Ogni tanto penso: e se la Terra esplodesse e restasse solo questo blog a testimonianza della specie umana? Se qualcuno, mettiamo un abitante di Plutone, dovesse farsi un’idea di questo pianeta solo leggendo questo blog? Penserebbe che la Terra è un posto orribile pieno di cose orribili e penserebbe che anche la persona che l’ha scritto è una persona orribile, perché alla fine, se a uno piace parlare solo di cose orribili, forse vuol dire che è un po’ orribile anche lui, e così alla fine penserebbe che è stata proprio una gran fortuna che la Terra sia esplosa e, se per un disgraziato caso non fosse esplosa, bisognerebbe assolutamente fare subito qualcosa per farla esplodere.
Ora, la Terra è effettivamente un brutto posto, questo non si discute, e non mi sto riferendo alla sua forma, la sfera è una bellissima figura geometrica. Certo, un cilindro o una piramide sarebbero stati più divertenti, ma lasciamo stare. La Terra è un brutto posto perché è abitata perlopiù da brutta gente, scimmie coi peli a ciuffi che si credono chissà chi solo perché riescono a stare in equilibrio su due zampe. Ma la Terra non è solo questo. Se spegnete un attimo i cannoni plutonici, vi spiego.

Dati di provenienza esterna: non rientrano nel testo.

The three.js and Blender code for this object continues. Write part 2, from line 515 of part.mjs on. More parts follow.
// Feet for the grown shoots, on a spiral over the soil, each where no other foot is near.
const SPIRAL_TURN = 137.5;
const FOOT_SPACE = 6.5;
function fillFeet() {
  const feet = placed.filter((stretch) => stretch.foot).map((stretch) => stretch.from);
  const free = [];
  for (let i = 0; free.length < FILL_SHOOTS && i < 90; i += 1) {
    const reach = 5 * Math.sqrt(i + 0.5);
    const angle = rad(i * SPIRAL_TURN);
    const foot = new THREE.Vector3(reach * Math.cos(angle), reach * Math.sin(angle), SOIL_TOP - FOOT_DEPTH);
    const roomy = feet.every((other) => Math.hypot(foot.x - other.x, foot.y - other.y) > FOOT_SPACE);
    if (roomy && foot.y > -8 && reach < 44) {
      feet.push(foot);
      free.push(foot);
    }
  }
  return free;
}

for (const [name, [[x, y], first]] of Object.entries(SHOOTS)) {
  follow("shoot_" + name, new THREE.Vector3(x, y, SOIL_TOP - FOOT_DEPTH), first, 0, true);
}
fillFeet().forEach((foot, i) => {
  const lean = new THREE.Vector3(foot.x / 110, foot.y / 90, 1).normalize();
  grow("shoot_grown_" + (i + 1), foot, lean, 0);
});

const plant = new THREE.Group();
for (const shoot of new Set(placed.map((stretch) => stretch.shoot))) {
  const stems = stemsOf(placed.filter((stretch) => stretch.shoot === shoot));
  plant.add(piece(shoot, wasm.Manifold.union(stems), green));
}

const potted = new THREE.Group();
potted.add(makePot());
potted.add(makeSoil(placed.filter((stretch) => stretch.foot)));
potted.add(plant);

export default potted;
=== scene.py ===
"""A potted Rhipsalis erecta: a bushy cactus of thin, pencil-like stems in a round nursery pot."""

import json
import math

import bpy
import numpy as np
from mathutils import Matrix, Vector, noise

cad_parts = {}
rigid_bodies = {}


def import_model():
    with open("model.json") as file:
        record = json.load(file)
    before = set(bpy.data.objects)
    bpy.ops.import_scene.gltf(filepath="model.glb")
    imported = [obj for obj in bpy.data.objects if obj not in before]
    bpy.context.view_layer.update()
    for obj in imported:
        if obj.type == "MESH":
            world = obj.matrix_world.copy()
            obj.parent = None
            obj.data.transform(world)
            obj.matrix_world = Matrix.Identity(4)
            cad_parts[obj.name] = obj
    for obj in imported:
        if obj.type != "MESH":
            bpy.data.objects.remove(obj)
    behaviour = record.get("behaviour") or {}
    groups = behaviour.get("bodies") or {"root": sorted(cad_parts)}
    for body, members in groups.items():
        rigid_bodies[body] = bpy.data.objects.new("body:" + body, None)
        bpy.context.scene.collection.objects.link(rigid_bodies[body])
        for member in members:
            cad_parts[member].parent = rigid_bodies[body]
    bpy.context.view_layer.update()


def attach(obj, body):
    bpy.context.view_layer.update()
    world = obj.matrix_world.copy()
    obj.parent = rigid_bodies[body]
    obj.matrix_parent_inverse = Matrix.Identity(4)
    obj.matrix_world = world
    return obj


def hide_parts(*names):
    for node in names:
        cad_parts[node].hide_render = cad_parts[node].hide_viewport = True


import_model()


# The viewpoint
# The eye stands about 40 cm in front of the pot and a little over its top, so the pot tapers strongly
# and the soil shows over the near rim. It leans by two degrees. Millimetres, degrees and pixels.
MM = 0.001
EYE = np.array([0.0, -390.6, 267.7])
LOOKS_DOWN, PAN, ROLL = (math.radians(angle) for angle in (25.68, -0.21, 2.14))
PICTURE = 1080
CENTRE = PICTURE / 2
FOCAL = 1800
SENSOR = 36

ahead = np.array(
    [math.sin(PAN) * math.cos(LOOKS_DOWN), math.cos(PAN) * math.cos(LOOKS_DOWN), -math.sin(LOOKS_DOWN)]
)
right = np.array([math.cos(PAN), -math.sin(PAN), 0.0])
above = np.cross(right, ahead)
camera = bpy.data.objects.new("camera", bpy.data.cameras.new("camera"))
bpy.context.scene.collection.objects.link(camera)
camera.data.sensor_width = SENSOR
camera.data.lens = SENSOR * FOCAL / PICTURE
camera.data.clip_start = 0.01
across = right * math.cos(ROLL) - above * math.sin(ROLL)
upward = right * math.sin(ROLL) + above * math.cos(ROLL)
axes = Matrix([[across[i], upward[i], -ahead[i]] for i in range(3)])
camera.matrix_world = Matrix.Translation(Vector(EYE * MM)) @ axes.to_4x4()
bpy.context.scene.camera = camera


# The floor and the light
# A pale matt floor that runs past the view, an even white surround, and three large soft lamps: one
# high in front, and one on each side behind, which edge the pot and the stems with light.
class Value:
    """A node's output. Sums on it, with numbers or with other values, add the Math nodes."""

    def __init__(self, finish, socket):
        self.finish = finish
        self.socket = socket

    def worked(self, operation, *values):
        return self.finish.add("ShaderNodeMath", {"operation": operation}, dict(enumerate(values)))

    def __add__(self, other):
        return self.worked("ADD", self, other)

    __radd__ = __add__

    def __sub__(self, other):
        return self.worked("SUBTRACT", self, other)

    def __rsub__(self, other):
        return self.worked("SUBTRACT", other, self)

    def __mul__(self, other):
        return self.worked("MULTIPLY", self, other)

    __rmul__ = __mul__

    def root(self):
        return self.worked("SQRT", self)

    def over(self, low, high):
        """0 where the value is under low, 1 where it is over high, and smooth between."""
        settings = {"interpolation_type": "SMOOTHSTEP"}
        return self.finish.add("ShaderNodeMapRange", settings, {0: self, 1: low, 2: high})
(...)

Sulla Terra c’è anche la sonata BWV 1016 di Bach, tanto per dire una cosa bella. In nessun altro posto dell’universo c’è una sonata così e, cosa più importante, è una sonata bellissima. Sì, lo so, “bellissimo” è un aggettivo abusato, è “bellissimo” anche un paio di scarpe che fra un anno sarà “bruttissimo”, fra dieci “kitsch” e fra venti “irresistibilmente retró”, ma non è colpa dell’aggettivo, è colpa delle scarpe. “Bello” non significa niente, è come “sgrangamboso”, che un tempo veniva usato per indicare tutte le cose sgrangambose, ma poi tutti hanno iniziato a dire che questo è sgrangamboso e quello è sgrangamboso e alla fine “sgrangamboso” non ha più voluto dire niente, così ora, quando ci si trova davanti a una cosa sgrangambosa, non si sa più che cosa dire, non ci si accorge nemmeno che è sgrangambosa. Per “bello” è più o meno la stessa cosa. Per dire che una cosa è bella bisognerebbe canticchiare la sonata BWV 1016.
Magari a qualcuno può non piacere, è normale, così come a qualcuno può non piacere il Barolo, ad esempio a uno che ha perso il palato in guerra. Non dico che questa sonata sia l’unica cosa bella al mondo, per esempio anche la BWV 1017 non è male, dico solo che se anche fosse l’unica cosa bella al mondo e se tutto quanto l’universo e via dicendo fosse stato messo in piedi solo per arrivare a questa sonata, se la gastroenterite, lo sporco sotto le unghie, i DJ, i pantaloni col cavallo basso, gli amministratori di condominio, l’hip hop, l’accento brianzolo, l’esultanza dopo il gol, gli impiegati piagnucolosi, i manifesti elettorali, i discorsi presidenziali, i passeggini gemellari, i caschi con le orecchie, le riviste di moda, la moda, le barzellette, i capannoni prefabbricati, lo spam telefonico, le soubrette, il Ministero dei Beni Culturali, la cadenza dei giornalisti sportivi e lo squallore ontologico dei sandali coi calzini, se tutto questo fosse solo un effetto collaterale della sonata BWV 1016, ne sarebbe valsa comunque la pena.
Tutto questo per dire, cari amici di Plutone, che prima di far esplodere la Terra è meglio se l’ascoltate.